Retour sur les révolutions arabes

Publié le 27.03.2014| Mis à jour le 02.01.2022

S’il est encore trop pour tirer leçons des bouleversements en cours en Afrique du Nord et au Moyen-Orient, il est en revanche indispensable à ceux qui, comme nous, se réclament de la société civile internationale, d’interroger le rôle des organisations, mouvements et médias que nous soutenons en tant que partenaires dans cette partie du monde.

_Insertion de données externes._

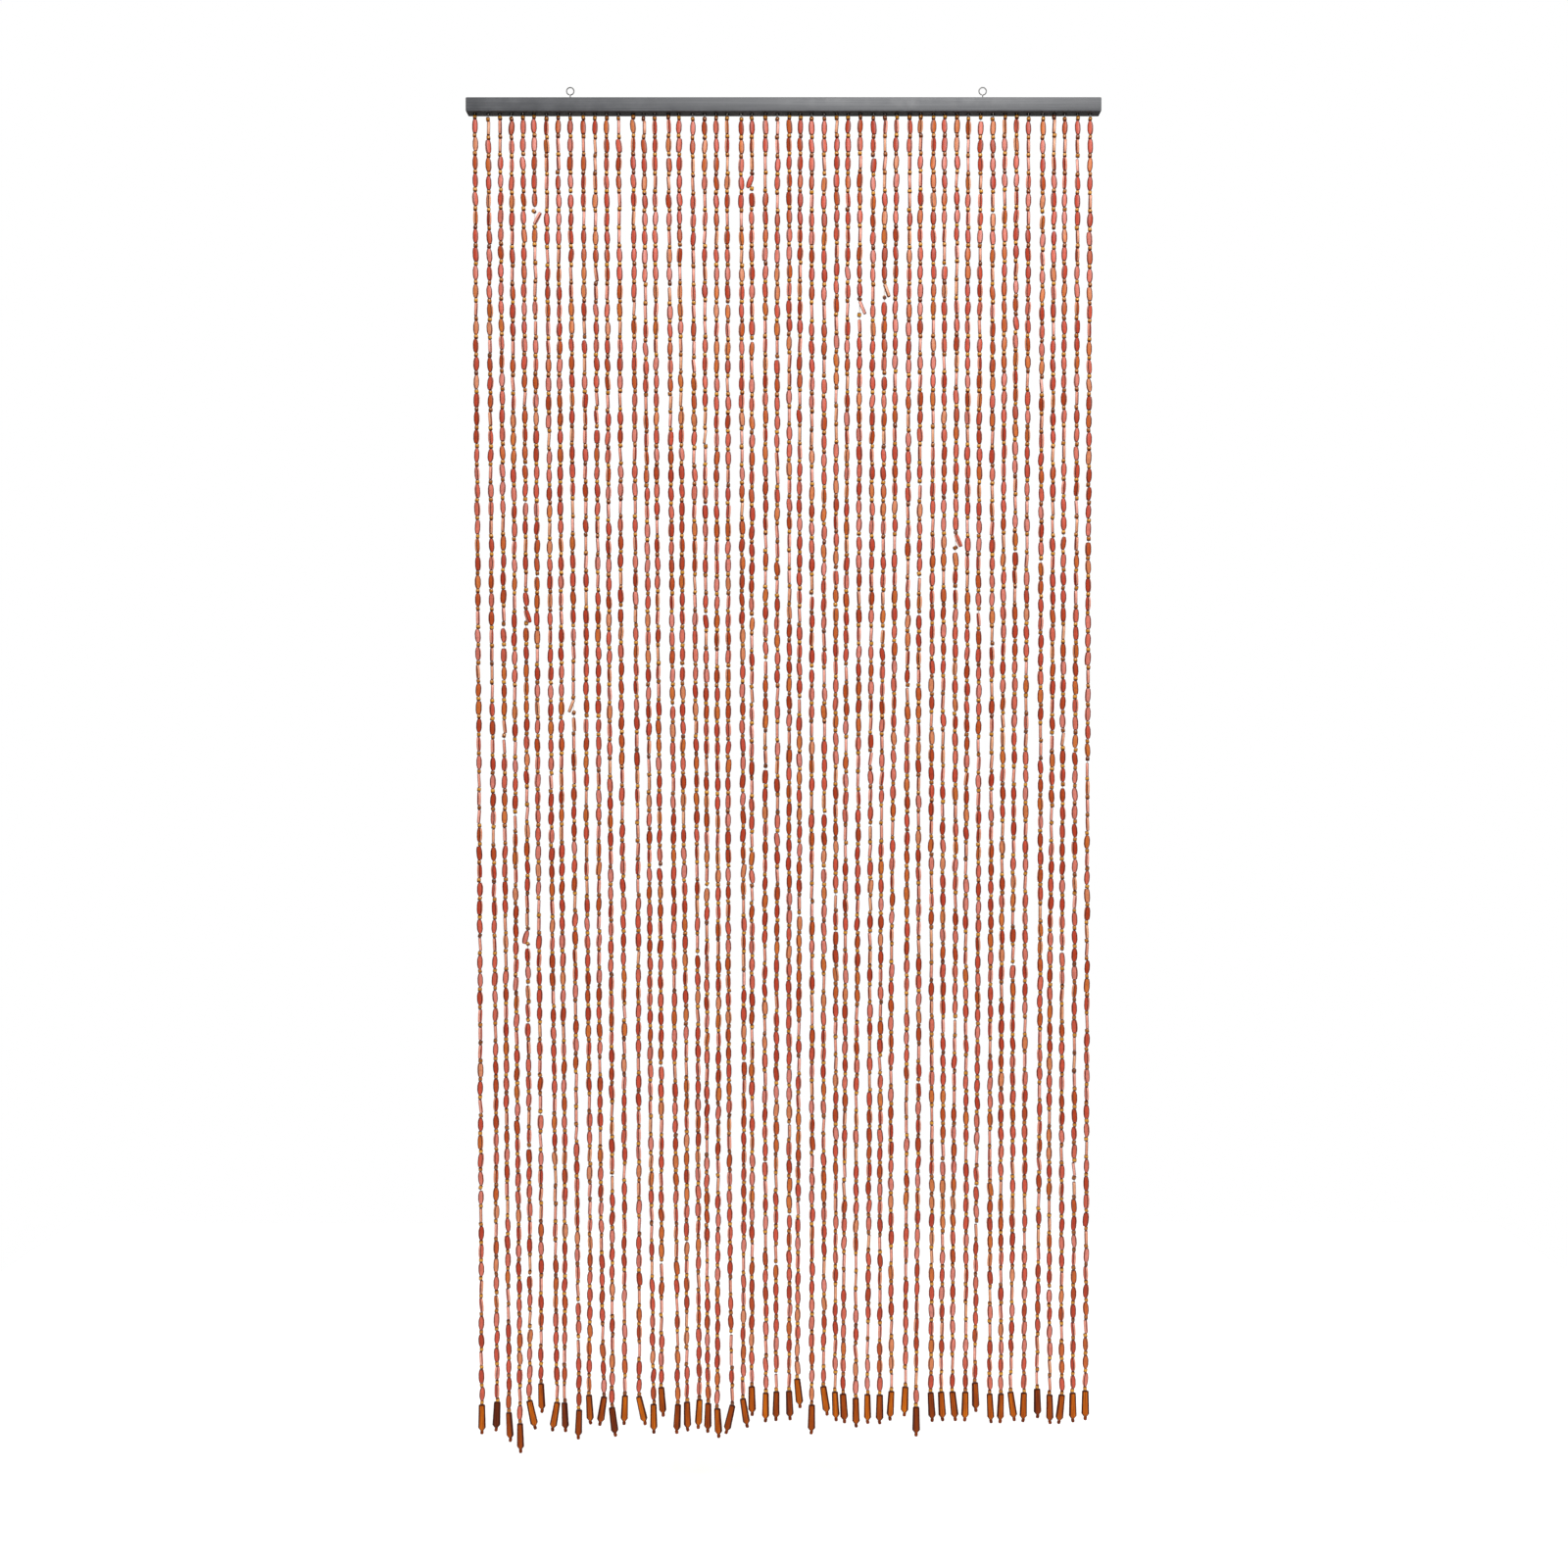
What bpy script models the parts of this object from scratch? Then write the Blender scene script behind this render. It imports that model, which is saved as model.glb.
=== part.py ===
"""Bead curtain for a doorway: a wooden rail, two screw eyes, and strings of wooden beads.

The rail lies along X, the front faces -Y and +Z is up, in metres. The curtain hangs by its
two screw eyes, so the origin lies at the height of their rings' centres, over the middle of
the rail. Each string is one strand here, as wide and as deep as its beads are on average,
from its bare thread under the rail to the long pendant and the end bead that finish it.
"""

import math
import random
from collections import namedtuple

import bmesh
import bpy
from mathutils import Matrix, Vector

CLEARANCE = 0.0003  # between two pieces that touch

# Rail
RAIL_LENGTH = 0.900
RAIL_DEPTH = 0.025
RAIL_HEIGHT = 0.020
RAIL_TOP = -0.0120
RAIL_UNDERSIDE = RAIL_TOP - RAIL_HEIGHT
RAIL_ROUNDING = 0.0015

# Screw eyes: the ring stands upright and faces the front, and the shank goes into the rail
EYE_PLACES = {"screw_eye_left": -0.303, "screw_eye_right": 0.283}
EYE_RADIUS = 0.0052  # to the middle of the wire
WIRE_RADIUS = 0.0008
SHANK_RADIUS = 0.00075
SHANK_SIDES = 8
SHANK_IN_RAIL = 0.012

# Strip that the threads are fixed to, in a groove along the rail's underside
STRIP_DEPTH = 0.0084
STRIP_HEIGHT = 0.0040
STRIP_PAST_STRINGS = 0.0050

# Threads and beads
STRING_COUNT = 52
LEFT_MARGIN = 0.0113  # from the rail's end to the first string
RIGHT_MARGIN = 0.0141
THREAD = 0.0016  # the doubled thread that shows under the rail
SPACER_LENGTH = 0.0063
SPACER_WIDTH = 0.0052
STRAND_WIDTH = 0.0062  # mean of the beads, most of which turn their broad side to the front
STRAND_DEPTH = 0.0054
PENDANT_LENGTH = 0.0370
END_BEAD_LENGTH = 0.0055
BENDS = 8  # places along a string where its strand bends, closer together towards the hem
BEND_CROWDING = 1.5
KINK = 20  # how near the hem a string kinks where its pendant swings: a power of the depth
SEED = 26

# Pendant and end bead, from the pendant's top down
Step = namedtuple("Step", "below width depth")
PENDANT_STEPS = (
    Step(0.0000, 0.0072, 0.0056),
    Step(PENDANT_LENGTH - 0.0040, 0.0093, 0.0062),
    Step(PENDANT_LENGTH, 0.0046, 0.0046),
    Step(PENDANT_LENGTH + END_BEAD_LENGTH, 0.0040, 0.0040),
)

# Runs of strings, from left to right: how far they lean to the right at the hem, and how far
# they reach below the rail's top
Run = namedtuple("Run", "last_string lean drop")
RUNS = (
    Run(6, 0.006, 1.908),
    Run(13, 0.008, 1.906),
    Run(19, 0.010, 1.905),
    Run(23, 0.004, 1.907),
    Run(31, -0.001, 1.890),
    Run(37, -0.006, 1.891),
    Run(52, -0.001, 1.891),
)

# Strings that stand out at the hem: how much lower they reach than their run, and how far
# the pendant swings about its middle, its lower end to the right
StandOut = namedtuple("StandOut", "string lower swing_degrees")
STAND_OUTS = (
    StandOut(3, 0.014, 3),
    StandOut(4, 0.029, 1),
    StandOut(5, -0.004, 12),
    StandOut(6, -0.029, 2),
    StandOut(7, 0.000, -10),
    StandOut(9, 0.012, -2),
    StandOut(10, -0.010, 3),
    StandOut(11, -0.007, -9),
    StandOut(12, 0.008, 7),
    StandOut(13, -0.009, -2),
    StandOut(14, -0.007, 13),
    StandOut(16, -0.020, 4),
    StandOut(21, 0.009, 3),
    StandOut(22, 0.004, -13),
    StandOut(23, -0.005, 9),
    StandOut(24, -0.007, 1),
    StandOut(28, -0.018, 6),
    StandOut(29, 0.020, -1),
    StandOut(30, -0.007, 8),
    StandOut(33, 0.009, 1),
    StandOut(37, -0.007, -2),
    StandOut(38, 0.022, 0),
    StandOut(41, 0.000, 6),
    StandOut(43, -0.013, 2),
    StandOut(46, 0.000, 8),
    StandOut(50, 0.005, -6),
)

# What the draw for each string gives
String = namedtuple(
    "String",
    "root lean sway_x sway_y waves phase_x phase_y thread length swing turn",
)


def plan_strings():
    """The hang of every string, from left to right."""
    draw = random.Random(SEED)
    first = -RAIL_LENGTH / 2 + LEFT_MARGIN
    pitch = (RAIL_LENGTH - LEFT_MARGIN - RIGHT_MARGIN) / (STRING_COUNT - 1)
    stand_outs = {row.string: row for row in STAND_OUTS}
    strings = []
    for number in range(1, STRING_COUNT + 1):
        run = next(row for row in RUNS if number <= row.last_string)
        inner = 0 if number in (1, STRING_COUNT) else 1
        shift = inner * draw.uniform(-0.0019, 0.0019)
        lean = run.lean + draw.uniform(-0.0020, 0.0020)
        sway_x = draw.uniform(0.0004, 0.0016)
        sway_y = draw.uniform(0.0006, 0.0022)
        waves = draw.uniform(1.0, 2.1)
        phase_x = draw.random()
        phase_y = draw.random()
        thread = draw.uniform(0.0012, 0.0045)
        lower = draw.uniform(-0.0045, 0.0045)
        swing = draw.uniform(-3.5, 3.5)
        turn = draw.uniform(-14, 14)
        if number in stand_outs:
            lower = stand_outs[number].lower
            swing = stand_outs[number].swing_degrees
        strings.append(
            String(
                root=first + (number - 1) * pitch + shift,
                lean=lean,
                sway_x=sway_x,
                sway_y=sway_y,
                waves=waves,
                phase_x=phase_x,
                phase_y=phase_y,
                thread=thread,
                length=run.drop - RAIL_HEIGHT + lower,
                swing=math.radians(swing),
                turn=math.radians(turn),
            )
        )
    return strings


def string_point(string, depth):
    """The middle of a string at a depth below the rail's underside."""
    share = depth / string.length
    wave_x = math.sin(math.tau * (string.waves * share + string.phase_x))
    wave_y = math.sin(math.tau * (string.waves * share + string.phase_y))
    kink = math.sin(string.swing) * PENDANT_LENGTH / 2 * max(share, 0) ** KINK
    x = string.root + share * (string.lean + string.sway_x * wave_x) - kink
    y = share * string.sway_y * wave_y
    return Vector((x, y, RAIL_UNDERSIDE - depth))


def add_material(name, colour, roughness, metallic=0.0):
    """A finish with one colour, given as linear red, green and blue."""
    material = bpy.data.materials.new(name)
    material.use_nodes = True
    shader = material.node_tree.nodes["Principled BSDF"]
    shader.inputs["Base Color"].default_value = (*colour, 1.0)
    shader.inputs["Roughness"].default_value = roughness
    shader.inputs["Metallic"].default_value = metallic
    material.diffuse_color = (*colour, 1.0)
    return material


def add_box(name, size, centre):
    """A box of the given size, with its place in its mesh."""
    mesh = bpy.data.meshes.new(name)
    bm = bmesh.new()
    bmesh.ops.create_cube(bm, size=1.0)
    bmesh.ops.scale(bm, vec=size, verts=bm.verts)
    bmesh.ops.translate(bm, vec=centre, verts=bm.verts)
    bm.to_mesh(mesh)
    bm.free()
    box = bpy.data.objects.new(name, mesh)
    bpy.context.collection.objects.link(box)
    return box


def add_post(name, x, radius, top, bottom):
    """An upright eight-sided post, for a screw eye's shank and the hole that holds it."""
    mesh = bpy.data.meshes.new(name)
    bm = bmesh.new()
    bmesh.ops.create_cone(
        bm,
        cap_ends=True,
        segments=SHANK_SIDES,
        radius1=radius,
        radius2=radius,
        depth=top - bottom,
    )
    bmesh.ops.translate(bm, vec=(x, 0, (top + bottom) / 2), verts=bm.verts)
    bm.to_mesh(mesh)
    bm.free()
    post = bpy.data.objects.new(name, mesh)
    bpy.context.collection.objects.link(post)
    return post


def combine(target, other, operation):
    """Unites `target` with `other` or cuts `other` from it, and leaves `other` as a guide."""
    modifier = target.modifiers.new(other.name, "BOOLEAN")
    modifier.operation = operation
    modifier.solver = "EXACT"
    modifier.object = other
    other.hide_render = True
    other.display_type = "WIRE"


def strip_size():
    """Length, depth and height of the strip that holds the threads."""
    length = RAIL_LENGTH - LEFT_MARGIN - RIGHT_MARGIN + 2 * STRIP_PAST_STRINGS
    return Vector((length, STRIP_DEPTH, STRIP_HEIGHT))


def strip_centre():
    """The strip lies flush with the rail's underside."""
    middle = (LEFT_MARGIN - RIGHT_MARGIN) / 2
    return Vector((middle, 0, RAIL_UNDERSIDE + STRIP_HEIGHT / 2))


def make_rail():
    """The painted bar, with a groove below for the strip and two holes above for the eyes."""
    size = Vector((RAIL_LENGTH, RAIL_DEPTH, RAIL_HEIGHT))
    rail = add_box("rail", size, Vector((0, 0, RAIL_TOP - RAIL_HEIGHT / 2)))
    rounding = rail.modifiers.new("rounded edges", "BEVEL")
    rounding.width = RAIL_ROUNDING
    rounding.segments = 2

    around = 2 * CLEARANCE
    open_side = RAIL_ROUNDING  # how far the groove's cutter reaches below the rail
    groove_size = strip_size() + Vector((around, around, CLEARANCE + open_side))
    groove_centre = strip_centre() + Vector((0, 0, (CLEARANCE - open_side) / 2))
    combine(rail, add_box("groove cutter", groove_size, groove_centre), "DIFFERENCE")

    hole_radius = SHANK_RADIUS + CLEARANCE / math.cos(math.pi / SHANK_SIDES)
    hole_bottom = RAIL_TOP - SHANK_IN_RAIL - CLEARANCE
    for name, x in EYE_PLACES.items():
        hole = add_post(name + " hole cutter", x, hole_radius, RAIL_TOP + CLEARANCE, hole_bottom)
        combine(rail, hole, "DIFFERENCE")

    rail.data.materials.append(add_material("charcoal grey paint", (0.105, 0.108, 0.115), 0.6))


def make_screw_eye(name, x):
    """A wire ring with its shank."""
    bpy.ops.mesh.primitive_torus_add(
        location=(x, 0, 0),
        rotation=(math.pi / 2, 0, 0),
        major_segments=20,
        minor_segments=8,
        major_radius=EYE_RADIUS,
        minor_radius=WIRE_RADIUS,
    )
    eye = bpy.context.active_object
    eye.name = name
    eye.data.shade_smooth()
    eye.data.set_sharp_from_angle(angle=math.radians(40))
    shank = add_post(name + " shank", x, SHANK_RADIUS, -EYE_RADIUS, RAIL_TOP - SHANK_IN_RAIL)
    combine(eye, shank, "UNION")
    finish = add_material(name + " zinc plate", (0.52, 0.52, 0.51), 0.35, metallic=1.0)
    eye.data.materials.append(finish)


def add_ring(bm, centre, width, depth, turned):
    """Four corners of a strand around `centre`, in order as seen from above."""
    corners = ((-1, -1), (1, -1), (1, 1), (-1, 1))
    return [
        bm.verts.new(centre + turned @ Vector((side * width / 2, face * depth / 2, 0)))
        for side, face in corners
    ]


def add_strand(bm, string):
    """One string: thread, run of beads, spacer, pendant and end bead."""
    upright = Matrix.Identity(3)
    swung = Matrix.Rotation(-string.swing, 3, "Y") @ Matrix.Rotation(string.turn, 3, "Z")
    pendant_at = string.length - PENDANT_LENGTH - END_BEAD_LENGTH
    beads_end = pendant_at - SPACER_LENGTH

    inside_strip = string_point(string, -STRIP_HEIGHT / 2)
    rings = [
        add_ring(bm, inside_strip, THREAD, THREAD, upright),
        add_ring(bm, string_point(string, string.thread), THREAD, THREAD, upright),
    ]
    for bend in range(BENDS + 1):
        share = 1 - (1 - bend / BENDS) ** BEND_CROWDING
        depth = string.thread + (beads_end - string.thread) * share
        centre = string_point(string, depth)
        rings.append(add_ring(bm, centre, STRAND_WIDTH, STRAND_DEPTH, upright))

    pendant_top = string_point(string, pendant_at)
    rings.append(add_ring(bm, pendant_top, SPACER_WIDTH, SPACER_WIDTH, upright))
    for step in PENDANT_STEPS:
        centre = pendant_top + swung @ Vector((0, 0, -step.below))
        rings.append(add_ring(bm, centre, step.width, step.depth, swung))

    for upper, lower in zip(rings, rings[1:]):
        for corner in range(4):
            after = (corner + 1) % 4
            bm.faces.new((lower[corner], lower[after], upper[after], upper[corner]))
    bm.faces.new(rings[0])
    bm.faces.new(reversed(rings[-1]))


def make_strings():
    """All the strings, with their threads fixed in the strip."""
    mesh = bpy.data.meshes.new("strands")
    bm = bmesh.new()
    for string in plan_strings():
        add_strand(bm, string)
    bm.to_mesh(mesh)
    bm.free()
    strands = bpy.data.objects.new("strands", mesh)
    bpy.context.collection.objects.link(strands)

    strings = add_box("strings", strip_size(), strip_centre())
    combine(strings, strands, "UNION")
    strings.data.materials.append(add_material("coral stained wood", (0.45, 0.13, 0.075), 0.5))


for old in list(bpy.data.objects):
    bpy.data.objects.remove(old, do_unlink=True)

make_rail()
for eye_name, eye_x in EYE_PLACES.items():
    make_screw_eye(eye_name, eye_x)
make_strings()
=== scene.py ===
"""Bead curtain for a doorway: strings of stained wooden beads under a painted wooden rail.

The rail lies along X, the front faces -Y and +Z is up, in metres. The curtain hangs by two
screw eyes in the rail's top. Pieces follow in the order in which the curtain is put together.
"""

import math
import random
from collections import namedtuple

import bmesh
import bpy
import numpy as np
from mathutils import Matrix, Vector


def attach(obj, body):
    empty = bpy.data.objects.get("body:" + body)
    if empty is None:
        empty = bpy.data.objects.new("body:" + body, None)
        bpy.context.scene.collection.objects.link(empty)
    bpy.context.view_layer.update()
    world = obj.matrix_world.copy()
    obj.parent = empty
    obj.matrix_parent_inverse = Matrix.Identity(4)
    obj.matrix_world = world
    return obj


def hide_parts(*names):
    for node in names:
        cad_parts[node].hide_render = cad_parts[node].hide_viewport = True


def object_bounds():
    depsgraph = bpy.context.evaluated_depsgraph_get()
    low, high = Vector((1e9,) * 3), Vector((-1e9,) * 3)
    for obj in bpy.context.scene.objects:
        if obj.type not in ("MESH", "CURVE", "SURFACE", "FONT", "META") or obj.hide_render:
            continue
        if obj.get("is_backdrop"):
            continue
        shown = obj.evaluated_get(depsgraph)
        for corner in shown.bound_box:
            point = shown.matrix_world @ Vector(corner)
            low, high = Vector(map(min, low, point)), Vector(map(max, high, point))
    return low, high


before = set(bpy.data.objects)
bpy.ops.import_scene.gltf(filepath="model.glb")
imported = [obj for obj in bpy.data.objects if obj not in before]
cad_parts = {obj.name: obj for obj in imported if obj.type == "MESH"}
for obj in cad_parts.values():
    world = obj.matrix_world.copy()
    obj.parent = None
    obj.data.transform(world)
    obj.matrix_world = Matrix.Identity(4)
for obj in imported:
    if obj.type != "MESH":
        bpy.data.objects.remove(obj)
cad_low, cad_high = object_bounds()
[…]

Les bouleversements de 2011 apparaissent comme le fruit d’une combinaison de facteurs. Ils font suite notamment à l’érosion des légitimités des États en place, en termes de projet national et social, les idéologies telles que le nationalisme et le socialisme ne faisant plus référence. Parallèlement, une maturation sociale s’est opérée avec le développement de l’éducation de masse. L’urbanisation et la mondialisation ont aussi fait naître des désirs, des besoins, sans pour autant les satisfaire.

D’autre part, l’exigence d’une reconquête du sentiment de dignité sociale et nationale s’est exprimée à travers des mots d’ordre relevant d’un idiome universel : dignité, liberté, justice… Faisant suite à l’immolation de Mohamed Bouazizi (le 17 décembre 2011 à Sidi Bouzid, en Tunisie, ndlr), c’est un appel général qui a retenti contre l’humiliation ressentie face au pouvoir des régimes autoritaires et des puissances étrangères, à l’arbitraire, à la mal-vie, à l’absence de perspectives pour les jeunes générations [[(1) L’Organisation internationale du travail recensait en 2010 des taux de chômage de plus de 23 %, chez les jeunes de la région.]].

UNE LAME DE FOND RÉGIONALE MAIS DES CONCRÉTISATIONS DIVERSES

Outre ces traits communs, un effet d’entraînement Outre ces traits communs, un effet d’entraînement a eu lieu d’un pays à l’autre. Avec la circulation de l’information, les régimes n’ont plus été en mesure de cacher la réalité, ce qui a encouragé la propagation de l’onde révolutionnaire et le partage de pratiques entre activistes.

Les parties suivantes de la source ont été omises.